Столь же совершенно строгой академической техникой владел и Пабло Пикассо, ставший самым дорогим художником в мире именно потому, что намеренно сломал все рамки классической живописи. В своём раннем «голубом» периоде Пикассо обращается к теме меланхолии, старости, смерти, ограниченности и бренности человеческого бытия, затем переходит к «розовому периоду» – более оптимистическому, но также отображавшему неустроенность, изменчивость и одиночество жизни бродячих цирковых артистов. Самым знаменитым шедевром, созданным Пикассо на стыке этих двух периодов, стала легендарная «Девочка на шаре» (1905), где динамика и хрупкость девичьей фигурки контрастирует с монолитной устойчивостью глядящего на неё силача. Однако начало смелых экспериментов художника ещё впереди. Родоначальник кубизма, Пабло Пикассо сознательно разламывает привычную целостность формы, раскладывая трёхмерные объекты на отдельные элементы и перенося их на двухмерную плоскость (например, «Портрет Амбруаза Воллара», 1956). Ужасы мировых войн словно лишают человека целостности, раскладывают его на элементы, оставляя от него общее впечатление. Происходит полная переоценка ценностей – старые смыслы разрушены, новые ещё не созданы.
В то же время великий экспериментатор Сальвадор Дали уводит зрителя от реального мира в бесконечные лабиринты снов и фантазий, создавая бесчисленный спектр всевозможных иллюзий. А русские супрематисты Василий Кандинский и Казимир Малевич совершают ещё одну революцию, открывая принципиально новую эстетику беспредметности, переходя к «искусству чистых ощущений», которое своим динамичным сочетанием цветов и геометрических фигур максимально сближает абстрактную живопись с музыкой.

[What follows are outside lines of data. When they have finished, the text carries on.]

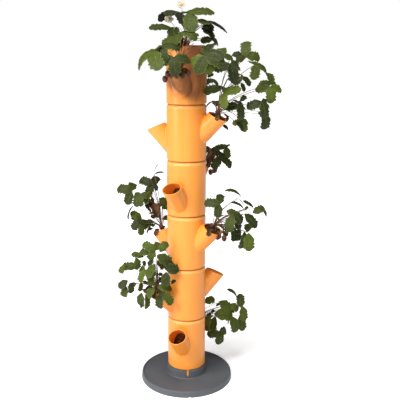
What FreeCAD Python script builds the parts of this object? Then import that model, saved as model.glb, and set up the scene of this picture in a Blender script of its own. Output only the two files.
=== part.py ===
"""Vertical planter tower: six stacked plastic tiers that turn on each other, on a round foot.

Each tier is a hollow length of column with two slanted spouts, one high and one low. It is filled
with soil, and strawberry plants grow in the spouts and in the open top. Millimetres, Z up, with
the origin on the floor under the middle of the column, and the front of the tower towards -Y.
"""

import math
import os

import FreeCAD
import Part
from FreeCAD import Vector

# Column of tiers
TIER_PITCH = 204.0
COLUMN_RADIUS = 72.5
WALL = 3.5
BOTTOM_ROUNDING = 5.5
SHOULDER_RADIUS = 14.0
SHOULDER_HEIGHT = 13.0

# Spigot under each tier, set in from the column's skin, and the neck that takes it
SPIGOT_INSET = 13.5
SPIGOT_LENGTH = 28.0
SPIGOT_LEAD = 2.0
NECK_CLEARANCE = 0.5
NECK_COLLAR_DEPTH = 12.0

# Where each tier's upper spout points, from the lowest tier up, in degrees from +X. The lower
# spout is on the other side of the column.
TIER_TURNS = [-107, 20, -36, 64, -20, 77]

# Spouts
SPOUT_RADIUS = 35.0
SPOUT_WALL = 3.5
SPOUT_LEAN = 46.0
MOUTH_PROJECTION = 47.5
MOUTH_TILT = 25.0
UPPER_MOUTH_HEIGHT = 161.5
LOWER_MOUTH_HEIGHT = 117.0
SPOUT_FILLET = 4.0
LIP_ROUNDING = 1.2

# Foot
FOOT_RADIUS = 178.0
FOOT_HEIGHT = 23.5
FOOT_TAPER = 2.0
FOOT_EDGE_ROUNDING = 5.0
FOOT_WALL = 3.5
TRAY_DEPTH = 2.5
TRAY_RADIUS = 166.5
COLLAR_TOP = 55.0
COLLAR_MARGIN = 2.0
COLLAR_SPREAD = 2.0
COLLAR_EDGE_ROUNDING = 3.0
COLLAR_FOOT_FILLET = 6.0
RIB_COUNT = 8
RIB_THICKNESS = 3.0
RIB_LIFT = 1.0
HUB_RADIUS = 18.0
DRAIN_WIDTH = 9.0
DRAIN_TURN = -86.0
KEY_CLEARANCE = 1.0
KEY_LENGTH = 25.0
KEY_RISE = 2.5
KEY_ROUNDING = 1.5
OUTLET_WIDTH = 10.0
OUTLET_HEIGHT = 3.5

# Soil
FILL_GAP = 0.4
TOP_SOIL_BELOW_RIM = 12.0
ROOTS_BELOW_MOUTH = 7.0

# Plants
CROWN_RADIUS = 9.0
CROWN_HEIGHT = 15.0
STALK_WIDTH = 2.6
STALK_TAPER = 0.25
STALK_RISE = 0.62
STALK_CLEARANCE = 45.0
FRUIT_STALK_WIDTH = 2.1
FRUIT_STALK_RISE = 75.0
LEAFLET_THICKNESS = 1.6
LEAFLET_FOLD = 0.07
LEAFLET_DROOP = 0.09
SIDE_LEAFLET_ANGLE = 92.0
SIDE_LEAFLET_SIZE = 0.88
SIDE_LEAFLET_SAG = 0.25
BERRY_RADIUS = 9.5
BERRY_LENGTH = 23.0
BERRY_TIP_RADIUS = 3.5
PETAL_LENGTH = 13.0
PETAL_WIDTH = 11.0
PETAL_THICKNESS = 0.9
PETAL_LIFT = 14.0
EYE_RADIUS = 3.5
EYE_TIP_RADIUS = 2.2

TIER_COUNT = len(TIER_TURNS)
RIM_HEIGHT = COLLAR_TOP + TIER_COUNT * TIER_PITCH
SPIGOT_RADIUS = COLUMN_RADIUS - SPIGOT_INSET
NECK_RADIUS = SPIGOT_RADIUS + NECK_CLEARANCE
BORE_RADIUS = SPOUT_RADIUS - SPOUT_WALL
SPIGOT_BORE = SPIGOT_RADIUS - WALL
INNER_RADIUS = COLUMN_RADIUS - WALL
COLLAR_RADIUS = COLUMN_RADIUS + COLLAR_MARGIN
MOUTH_REACH = COLUMN_RADIUS + MOUTH_PROJECTION
WELL_FLOOR = COLLAR_TOP - SPIGOT_LENGTH - NECK_CLEARANCE
UP = Vector(0, 0, 1)

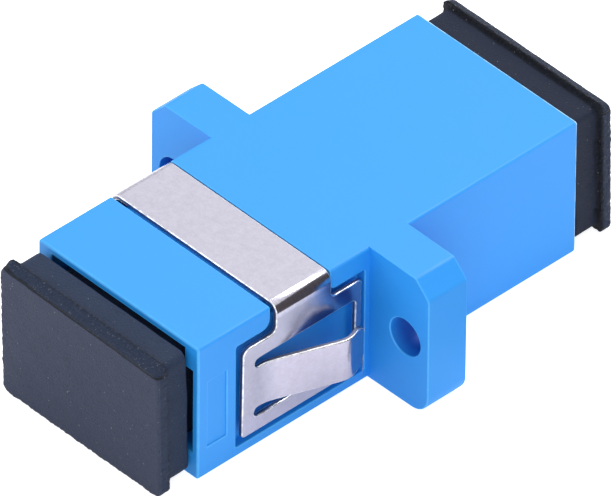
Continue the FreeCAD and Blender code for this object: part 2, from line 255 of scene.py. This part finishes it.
def clipSteel():
    look = {
        "band": (0.715, 0.70, 0.81, 1),
        "flank": (0.525, 0.515, 0.630, 1),
        "foot": (0.56, 0.55, 0.70, 1),
        "leaf": (0.575, 0.55, 0.665, 1),
        "grime": (0.10, 0.09, 0.14, 1),
        "roughness": 0.13,
        "cloudSize": 0.40 * mm,
        "mottleStops": ((0.35, 0.0), (0.65, 1.0)),
        "mottleShare": 0.12,
        "speckSize": 0.10 * mm,
        "speckShare": 0.22,
        "speckRough": 0.10,
        "speckHeight": 0.6,
        "streakSize": 0.09 * mm,
        "streakStops": ((0.40, 0.0), (0.60, 1.0)),
        "streakShare": 0.35,
        "streakRough": 0.07,
        "relief": 0.003 * mm,
        "flankFrom": (1.6 * mm, 3.4 * mm),
        "leafFrom": (6.66 * mm, 6.80 * mm),
        "bandFrom": (8.3 * mm, 8.6 * mm),
        "bendFrom": (8.64 * mm, 8.76 * mm),
        "bendOutside": (5.98 * mm, 6.06 * mm),
        "bendFlatness": 0.8,
    }
    finish = Finish("clipSteel", Metallic=1.0)
    cloud = finish.noise(look["cloudSize"], detail=6, rough=0.75)
    speck = finish.noise(look["speckSize"], detail=3, rough=0.7, shift=(5, 2, 1))
    mottle = finish.ramp(cloud, *look["mottleStops"])
    # painted reflection: the flanks are painted darker than the band, and the foot and the leaves lie
    # between the two
    height = finish.across("Z")
    across = abs(finish.across("X"))
    tone = finish.blend(finish.step(height, *look["flankFrom"]), look["foot"], look["flank"])
    tone = finish.blend(finish.step(across, *look["leafFrom"]), tone, look["leaf"])
    tone = finish.blend(finish.step(height, *look["bandFrom"]), tone, look["band"])
    dull = mottle * look["mottleShare"] + speck * look["speckShare"]
    shade = finish.blend(dull, tone, look["grime"])
    # the bend is drawn: fine streaks run round it, some rough and some dark, the dark ones partly a
    # painted reflection
    bend = finish.step(height, *look["bendFrom"]) * finish.step(across, *look["bendOutside"])
    streak = finish.noise(look["streakSize"], detail=3, rough=0.7, stretch=(4, 1, 4), shift=(0, 3, 0))
    streak = bend * finish.ramp(streak, *look["streakStops"])
    # dark streaks in the bend, partly a painted reflection
    finish.drive("Base Color", finish.blend(streak * look["streakShare"], shade, look["grime"]))
    rough = speck * look["speckRough"] * (1 - bend) + streak * look["streakRough"]
    finish.drive("Roughness", look["roughness"] + rough)
    dents = (speck * look["speckHeight"] + cloud) * (1 - bend * look["bendFlatness"])
    finish.drive("Normal", finish.bump(dents, look["relief"]))
    return finish.material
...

Таким образом, истинный шедевр живописи всегда отображает некий новый духовный этап человеческого общества, внутренний перелом человека и его мировосприятия. Экспериментируя с формой, цветом, динамикой изображения, используя новые материалы и техники, которые становятся доступными благодаря научно-техническому прогрессу, истинный художник постоянно находится в поиске чего-то принципиально нового, приоткрывающего завесу тайны будущего и дающего творческому потенциалу его последователей новый импульс, который заставляет их двигаться вперёд.